My parents volunteered in our school, church, and community and taught us to do the same. At the same time, I set and achieved many goals in music, athletics, and other extra-curricular areas of life. I participated in 4-H and showed horses for 10 years, played the piano when I was young and the flute and French horn in high school as well as participating in church choirs. I began competitive athletics around the age of ten, started working out in a weight room shortly thereafter and continued a training cycle for the next ten years of my life. In high school I started volleyball conditioning and training each summer before the school year began and since I qualified for the Ohio Track and Field State finals all four years, I didn't complete training and competition until the school year was over while fitting the basketball season in between. I attended college on a full volleyball scholarship, started conditioning immediately after high school graduation and the state track meet, and continued non-stop until the end of the competitive season in the winter of my senior year of college.
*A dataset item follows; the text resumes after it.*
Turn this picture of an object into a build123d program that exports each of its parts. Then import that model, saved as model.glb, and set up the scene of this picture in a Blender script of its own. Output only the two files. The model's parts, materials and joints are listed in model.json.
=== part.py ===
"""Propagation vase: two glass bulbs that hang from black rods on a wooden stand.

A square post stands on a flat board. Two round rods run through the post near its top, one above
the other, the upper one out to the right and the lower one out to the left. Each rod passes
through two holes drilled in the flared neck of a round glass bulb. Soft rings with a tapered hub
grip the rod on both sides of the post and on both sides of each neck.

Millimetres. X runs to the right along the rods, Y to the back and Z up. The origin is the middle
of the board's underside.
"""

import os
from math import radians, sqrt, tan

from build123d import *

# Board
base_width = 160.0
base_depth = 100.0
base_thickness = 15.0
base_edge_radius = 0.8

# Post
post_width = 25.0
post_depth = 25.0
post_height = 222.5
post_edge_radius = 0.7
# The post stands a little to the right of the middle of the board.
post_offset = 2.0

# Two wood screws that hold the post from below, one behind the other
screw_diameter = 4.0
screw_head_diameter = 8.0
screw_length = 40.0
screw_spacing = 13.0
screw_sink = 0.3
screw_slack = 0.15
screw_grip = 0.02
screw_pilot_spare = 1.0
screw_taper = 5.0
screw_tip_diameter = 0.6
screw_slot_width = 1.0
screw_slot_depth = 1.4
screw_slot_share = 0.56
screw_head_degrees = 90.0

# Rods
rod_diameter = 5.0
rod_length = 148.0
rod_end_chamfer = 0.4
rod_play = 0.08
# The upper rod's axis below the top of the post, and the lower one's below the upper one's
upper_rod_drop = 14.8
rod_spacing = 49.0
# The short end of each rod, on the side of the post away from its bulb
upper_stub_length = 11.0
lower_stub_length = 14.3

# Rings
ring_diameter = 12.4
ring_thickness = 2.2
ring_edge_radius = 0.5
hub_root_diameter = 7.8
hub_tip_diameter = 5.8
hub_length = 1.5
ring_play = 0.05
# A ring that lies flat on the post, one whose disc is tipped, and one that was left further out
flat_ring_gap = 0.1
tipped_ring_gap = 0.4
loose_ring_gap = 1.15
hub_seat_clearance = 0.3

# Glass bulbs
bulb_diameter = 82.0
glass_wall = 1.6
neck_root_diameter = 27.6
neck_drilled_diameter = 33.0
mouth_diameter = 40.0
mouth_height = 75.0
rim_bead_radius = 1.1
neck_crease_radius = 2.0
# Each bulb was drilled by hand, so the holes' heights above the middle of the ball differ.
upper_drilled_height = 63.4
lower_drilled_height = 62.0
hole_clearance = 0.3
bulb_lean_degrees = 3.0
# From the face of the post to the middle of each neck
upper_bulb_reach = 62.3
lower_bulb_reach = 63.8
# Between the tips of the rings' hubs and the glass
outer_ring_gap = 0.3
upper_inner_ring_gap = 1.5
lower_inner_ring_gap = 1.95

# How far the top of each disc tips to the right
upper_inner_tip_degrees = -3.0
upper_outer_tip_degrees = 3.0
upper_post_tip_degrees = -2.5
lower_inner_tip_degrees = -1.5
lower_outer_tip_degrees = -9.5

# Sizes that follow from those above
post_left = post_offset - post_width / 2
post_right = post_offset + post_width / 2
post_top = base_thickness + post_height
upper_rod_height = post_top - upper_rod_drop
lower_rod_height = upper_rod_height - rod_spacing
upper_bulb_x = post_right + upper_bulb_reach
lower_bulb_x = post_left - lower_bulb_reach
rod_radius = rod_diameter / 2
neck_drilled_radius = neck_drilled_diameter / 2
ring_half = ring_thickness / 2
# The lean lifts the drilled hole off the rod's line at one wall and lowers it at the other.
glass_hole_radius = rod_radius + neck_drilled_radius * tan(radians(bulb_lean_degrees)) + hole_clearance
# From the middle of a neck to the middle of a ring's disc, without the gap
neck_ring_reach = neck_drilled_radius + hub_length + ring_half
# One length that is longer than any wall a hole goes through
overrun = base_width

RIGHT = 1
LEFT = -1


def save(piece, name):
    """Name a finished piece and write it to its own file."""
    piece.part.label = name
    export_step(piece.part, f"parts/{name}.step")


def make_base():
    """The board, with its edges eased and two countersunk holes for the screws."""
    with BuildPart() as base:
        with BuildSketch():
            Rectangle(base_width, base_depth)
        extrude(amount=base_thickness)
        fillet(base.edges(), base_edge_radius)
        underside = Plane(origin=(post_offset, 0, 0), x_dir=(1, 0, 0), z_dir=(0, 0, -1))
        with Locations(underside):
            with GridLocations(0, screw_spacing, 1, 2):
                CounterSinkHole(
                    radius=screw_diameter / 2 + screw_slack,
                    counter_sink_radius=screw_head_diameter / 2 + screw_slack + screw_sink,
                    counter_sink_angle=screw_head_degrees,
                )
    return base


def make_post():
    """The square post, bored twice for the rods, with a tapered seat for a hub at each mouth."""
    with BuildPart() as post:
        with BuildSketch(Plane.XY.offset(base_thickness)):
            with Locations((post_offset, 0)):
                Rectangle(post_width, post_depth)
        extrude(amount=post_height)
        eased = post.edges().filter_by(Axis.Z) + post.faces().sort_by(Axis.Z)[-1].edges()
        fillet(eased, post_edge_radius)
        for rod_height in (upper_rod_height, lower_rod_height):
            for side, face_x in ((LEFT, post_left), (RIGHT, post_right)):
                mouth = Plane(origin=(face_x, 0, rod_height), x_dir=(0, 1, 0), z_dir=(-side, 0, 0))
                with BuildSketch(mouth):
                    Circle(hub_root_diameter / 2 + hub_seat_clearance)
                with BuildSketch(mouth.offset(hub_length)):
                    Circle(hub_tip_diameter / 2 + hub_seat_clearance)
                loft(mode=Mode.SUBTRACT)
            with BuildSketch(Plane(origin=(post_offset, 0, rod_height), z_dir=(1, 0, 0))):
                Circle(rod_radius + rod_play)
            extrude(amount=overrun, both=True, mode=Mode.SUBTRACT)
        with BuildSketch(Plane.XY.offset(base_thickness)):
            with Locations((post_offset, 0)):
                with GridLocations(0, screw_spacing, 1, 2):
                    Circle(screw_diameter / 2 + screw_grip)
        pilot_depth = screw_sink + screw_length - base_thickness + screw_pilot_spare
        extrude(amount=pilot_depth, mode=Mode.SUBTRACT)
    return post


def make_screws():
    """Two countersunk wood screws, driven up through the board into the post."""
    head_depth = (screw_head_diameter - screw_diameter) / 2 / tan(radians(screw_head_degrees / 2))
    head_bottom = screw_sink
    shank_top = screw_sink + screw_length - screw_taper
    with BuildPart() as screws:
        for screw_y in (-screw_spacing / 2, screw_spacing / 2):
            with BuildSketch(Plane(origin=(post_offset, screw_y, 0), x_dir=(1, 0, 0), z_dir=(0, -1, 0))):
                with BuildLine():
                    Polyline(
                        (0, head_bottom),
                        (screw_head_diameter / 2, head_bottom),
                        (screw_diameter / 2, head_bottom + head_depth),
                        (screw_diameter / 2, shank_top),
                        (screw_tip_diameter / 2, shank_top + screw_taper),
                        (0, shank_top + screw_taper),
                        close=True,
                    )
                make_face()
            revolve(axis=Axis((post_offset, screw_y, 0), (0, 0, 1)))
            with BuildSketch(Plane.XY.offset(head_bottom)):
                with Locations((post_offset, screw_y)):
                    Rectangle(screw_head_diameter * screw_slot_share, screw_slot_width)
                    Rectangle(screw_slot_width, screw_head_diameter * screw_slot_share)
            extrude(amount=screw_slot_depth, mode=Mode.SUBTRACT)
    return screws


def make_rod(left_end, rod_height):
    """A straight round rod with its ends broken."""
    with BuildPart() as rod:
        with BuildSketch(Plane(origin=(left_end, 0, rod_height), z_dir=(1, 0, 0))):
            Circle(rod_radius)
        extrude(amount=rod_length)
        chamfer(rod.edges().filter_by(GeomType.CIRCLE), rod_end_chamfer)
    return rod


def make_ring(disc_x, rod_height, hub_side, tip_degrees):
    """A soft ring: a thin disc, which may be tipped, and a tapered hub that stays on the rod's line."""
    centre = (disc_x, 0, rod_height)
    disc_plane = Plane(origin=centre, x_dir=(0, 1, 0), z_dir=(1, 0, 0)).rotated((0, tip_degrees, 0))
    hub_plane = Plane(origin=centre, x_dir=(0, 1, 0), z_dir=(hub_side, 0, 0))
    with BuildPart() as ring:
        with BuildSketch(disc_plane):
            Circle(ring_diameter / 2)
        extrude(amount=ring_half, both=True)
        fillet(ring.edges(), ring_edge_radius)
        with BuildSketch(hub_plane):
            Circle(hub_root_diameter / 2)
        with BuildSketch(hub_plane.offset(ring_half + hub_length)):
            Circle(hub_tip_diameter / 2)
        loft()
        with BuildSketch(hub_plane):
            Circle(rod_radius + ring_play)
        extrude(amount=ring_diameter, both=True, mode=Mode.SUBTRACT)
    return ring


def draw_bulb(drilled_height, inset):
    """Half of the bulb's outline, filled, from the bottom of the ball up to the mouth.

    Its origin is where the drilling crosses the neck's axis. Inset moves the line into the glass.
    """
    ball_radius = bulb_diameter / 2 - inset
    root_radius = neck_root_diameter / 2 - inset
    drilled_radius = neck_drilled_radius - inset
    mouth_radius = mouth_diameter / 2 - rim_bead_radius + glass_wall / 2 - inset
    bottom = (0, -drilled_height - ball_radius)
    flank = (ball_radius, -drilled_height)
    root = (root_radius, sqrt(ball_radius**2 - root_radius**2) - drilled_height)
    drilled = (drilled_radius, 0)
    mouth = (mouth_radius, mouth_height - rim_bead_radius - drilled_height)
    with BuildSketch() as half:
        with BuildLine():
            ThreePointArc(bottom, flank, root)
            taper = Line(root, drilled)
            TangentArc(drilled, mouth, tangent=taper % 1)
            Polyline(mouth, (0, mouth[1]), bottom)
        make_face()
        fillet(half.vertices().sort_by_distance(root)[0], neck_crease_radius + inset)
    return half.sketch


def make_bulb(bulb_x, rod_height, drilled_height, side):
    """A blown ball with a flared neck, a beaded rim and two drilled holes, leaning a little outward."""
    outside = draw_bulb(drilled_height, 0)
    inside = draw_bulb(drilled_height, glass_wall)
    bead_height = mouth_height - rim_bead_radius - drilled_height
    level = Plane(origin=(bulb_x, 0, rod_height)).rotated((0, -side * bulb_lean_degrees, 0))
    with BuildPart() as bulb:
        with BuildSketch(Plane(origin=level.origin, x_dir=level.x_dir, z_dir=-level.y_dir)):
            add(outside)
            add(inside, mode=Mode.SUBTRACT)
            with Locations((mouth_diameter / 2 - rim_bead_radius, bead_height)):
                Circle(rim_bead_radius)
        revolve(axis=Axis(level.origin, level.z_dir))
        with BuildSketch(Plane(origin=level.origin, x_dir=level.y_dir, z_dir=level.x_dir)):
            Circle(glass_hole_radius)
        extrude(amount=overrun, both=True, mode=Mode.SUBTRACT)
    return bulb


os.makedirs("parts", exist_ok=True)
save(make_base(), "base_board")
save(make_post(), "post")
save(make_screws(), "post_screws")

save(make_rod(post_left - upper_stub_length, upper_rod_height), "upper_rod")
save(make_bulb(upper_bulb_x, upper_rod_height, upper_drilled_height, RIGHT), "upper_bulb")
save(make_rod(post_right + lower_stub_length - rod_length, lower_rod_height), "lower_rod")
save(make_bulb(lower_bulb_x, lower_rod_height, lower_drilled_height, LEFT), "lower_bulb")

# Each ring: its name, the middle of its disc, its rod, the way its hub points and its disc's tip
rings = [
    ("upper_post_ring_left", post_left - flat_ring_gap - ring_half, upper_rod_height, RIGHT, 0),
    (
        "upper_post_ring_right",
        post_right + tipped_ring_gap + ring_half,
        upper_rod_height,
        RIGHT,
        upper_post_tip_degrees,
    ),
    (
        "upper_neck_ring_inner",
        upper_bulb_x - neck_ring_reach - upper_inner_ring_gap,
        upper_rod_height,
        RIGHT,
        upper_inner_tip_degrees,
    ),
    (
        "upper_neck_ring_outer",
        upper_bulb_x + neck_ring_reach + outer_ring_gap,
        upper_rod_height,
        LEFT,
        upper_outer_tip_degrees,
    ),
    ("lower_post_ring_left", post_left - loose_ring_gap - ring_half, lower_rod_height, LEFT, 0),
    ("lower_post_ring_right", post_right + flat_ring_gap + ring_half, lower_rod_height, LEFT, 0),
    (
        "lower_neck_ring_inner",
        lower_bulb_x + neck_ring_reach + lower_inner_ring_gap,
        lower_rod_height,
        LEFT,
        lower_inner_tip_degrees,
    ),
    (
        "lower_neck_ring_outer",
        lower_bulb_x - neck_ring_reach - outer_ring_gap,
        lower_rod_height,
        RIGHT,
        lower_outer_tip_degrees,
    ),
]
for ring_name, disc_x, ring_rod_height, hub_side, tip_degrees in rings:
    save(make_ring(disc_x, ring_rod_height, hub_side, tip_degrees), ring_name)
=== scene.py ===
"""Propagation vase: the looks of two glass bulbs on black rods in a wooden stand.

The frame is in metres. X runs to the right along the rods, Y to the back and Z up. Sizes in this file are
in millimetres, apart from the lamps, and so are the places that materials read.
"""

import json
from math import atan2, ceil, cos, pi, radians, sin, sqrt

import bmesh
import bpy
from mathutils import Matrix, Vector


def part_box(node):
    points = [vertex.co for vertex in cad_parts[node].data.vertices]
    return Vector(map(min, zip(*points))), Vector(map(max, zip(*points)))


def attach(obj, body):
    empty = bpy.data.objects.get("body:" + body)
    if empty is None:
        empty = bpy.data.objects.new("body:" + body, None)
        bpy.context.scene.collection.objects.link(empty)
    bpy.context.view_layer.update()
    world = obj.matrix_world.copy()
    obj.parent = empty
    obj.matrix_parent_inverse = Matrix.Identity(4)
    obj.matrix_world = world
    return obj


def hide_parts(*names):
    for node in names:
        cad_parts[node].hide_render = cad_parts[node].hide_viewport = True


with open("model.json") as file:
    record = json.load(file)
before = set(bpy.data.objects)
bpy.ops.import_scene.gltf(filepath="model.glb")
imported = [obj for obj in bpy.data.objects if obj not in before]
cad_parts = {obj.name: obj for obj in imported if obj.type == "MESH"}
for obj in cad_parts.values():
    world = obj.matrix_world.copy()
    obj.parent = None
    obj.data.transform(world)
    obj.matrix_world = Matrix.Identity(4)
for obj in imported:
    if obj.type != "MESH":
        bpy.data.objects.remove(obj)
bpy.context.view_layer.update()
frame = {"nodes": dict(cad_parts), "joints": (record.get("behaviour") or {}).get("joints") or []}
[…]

For eight years someone told me when and how to exercise and for the last four years it was when and how far and fast to run, when and how to strength train and what to eat (sometimes accurate and sometimes not) and how much to weigh.

Today, while I may know the nutritional value of homegrown food or how to create a healthy meal on a budget, I don't like to do either. I do them because I value teaching and training my children much of the lessons I learned but I don't enjoy cooking or gardening. I LOVE to eat out and would do it every day if it were up to me. Gardening is not enjoyable but a chore and nothing tastes better than a thick juicy steak. My pies don't stack up to my mother's, I still love ice cream and my own family gathers for pizza and movie nights in front of the television whenever possible. I prefer exercising on my own and avoid group classes or using a DVD where someone is telling me what to do whenever possible. I set goals, volunteer in our schools and community, fill my days more full than I should and no longer step on a scale unless it is in a doctor's office.
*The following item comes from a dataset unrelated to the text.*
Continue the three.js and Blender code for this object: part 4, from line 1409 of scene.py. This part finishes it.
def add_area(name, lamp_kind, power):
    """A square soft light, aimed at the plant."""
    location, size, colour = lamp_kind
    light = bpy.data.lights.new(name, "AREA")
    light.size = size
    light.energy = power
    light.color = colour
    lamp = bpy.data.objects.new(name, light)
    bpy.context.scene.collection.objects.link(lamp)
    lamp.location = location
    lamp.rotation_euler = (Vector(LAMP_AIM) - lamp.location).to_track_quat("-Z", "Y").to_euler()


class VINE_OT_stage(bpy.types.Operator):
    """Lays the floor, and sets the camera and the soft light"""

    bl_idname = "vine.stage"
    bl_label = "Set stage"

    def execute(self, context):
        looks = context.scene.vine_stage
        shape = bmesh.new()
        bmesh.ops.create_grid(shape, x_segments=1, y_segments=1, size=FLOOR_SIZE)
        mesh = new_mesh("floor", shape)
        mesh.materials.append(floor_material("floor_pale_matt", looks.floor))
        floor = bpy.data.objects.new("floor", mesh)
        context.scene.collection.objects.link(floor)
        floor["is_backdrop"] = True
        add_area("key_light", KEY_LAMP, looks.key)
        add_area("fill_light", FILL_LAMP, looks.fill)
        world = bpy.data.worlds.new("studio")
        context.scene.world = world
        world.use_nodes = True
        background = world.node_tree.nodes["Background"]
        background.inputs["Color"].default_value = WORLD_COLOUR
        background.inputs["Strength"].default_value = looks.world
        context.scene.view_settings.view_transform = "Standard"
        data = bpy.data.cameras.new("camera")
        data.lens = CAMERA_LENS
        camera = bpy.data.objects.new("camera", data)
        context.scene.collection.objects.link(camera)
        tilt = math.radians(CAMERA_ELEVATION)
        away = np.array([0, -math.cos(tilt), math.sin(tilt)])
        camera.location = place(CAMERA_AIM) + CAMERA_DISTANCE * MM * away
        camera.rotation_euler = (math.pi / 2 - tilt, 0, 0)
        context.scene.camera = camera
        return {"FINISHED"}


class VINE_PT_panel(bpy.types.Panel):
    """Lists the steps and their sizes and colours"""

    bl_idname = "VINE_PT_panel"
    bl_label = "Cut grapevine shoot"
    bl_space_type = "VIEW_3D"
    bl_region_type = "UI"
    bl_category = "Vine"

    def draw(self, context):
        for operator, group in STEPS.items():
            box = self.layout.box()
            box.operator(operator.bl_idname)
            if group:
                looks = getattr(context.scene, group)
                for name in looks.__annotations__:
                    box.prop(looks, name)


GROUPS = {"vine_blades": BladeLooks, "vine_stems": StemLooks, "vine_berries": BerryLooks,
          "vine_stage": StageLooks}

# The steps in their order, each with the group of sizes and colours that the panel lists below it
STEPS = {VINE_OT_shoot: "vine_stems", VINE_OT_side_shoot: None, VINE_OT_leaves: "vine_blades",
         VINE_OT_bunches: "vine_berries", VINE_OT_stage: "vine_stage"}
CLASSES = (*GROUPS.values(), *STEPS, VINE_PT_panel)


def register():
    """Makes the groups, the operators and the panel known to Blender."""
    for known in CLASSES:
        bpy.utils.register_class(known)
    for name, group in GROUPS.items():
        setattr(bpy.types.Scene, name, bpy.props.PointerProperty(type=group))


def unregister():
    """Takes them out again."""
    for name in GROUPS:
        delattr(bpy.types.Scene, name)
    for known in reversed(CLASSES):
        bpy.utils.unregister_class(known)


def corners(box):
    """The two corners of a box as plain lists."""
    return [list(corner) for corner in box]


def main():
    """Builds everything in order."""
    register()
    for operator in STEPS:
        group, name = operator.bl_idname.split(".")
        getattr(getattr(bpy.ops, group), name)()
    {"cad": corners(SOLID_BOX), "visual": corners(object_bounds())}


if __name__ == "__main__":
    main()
My point in sharing my childhood recollections is to express that we are each unique and much of who we are, the habits and routines we have established and how we view food and activity were shaped by our life experiences and the expectations of others. Some things I love today are because I have wonderful memories of them from my childhood while others evoke the opposite response. Some people never had the experience of competitive athletics and seeing how far they can push and be pushed while growing up and now thrive in it as an adult. For them, the idea of training and running races and improving their time motivates them in new and exciting ways. My life was filled with it and as the saying goes, "I've been there and done that" so it is far from interesting or motivating to me now. I have set and reached many goals, achieved more than I would have thought possible and still hold a few records over 25 years later and feel blessed for the richness of my experiences and opportunities. I have had to learn to acknowledge what motivates me and what hinders me and find new ways to keep eating right and making exercise fun and interesting. Realizing why I make the choices I do and why I struggle with certain things has been helpful as I continue on in my journey to live a healthy life.

What about you, are there things from your childhood experiences and upbringing that influence what you do and how you live today? Are there new insights you can discover that will help you successfully break though barriers that are limiting you from reaching your healthy lifestyle goals?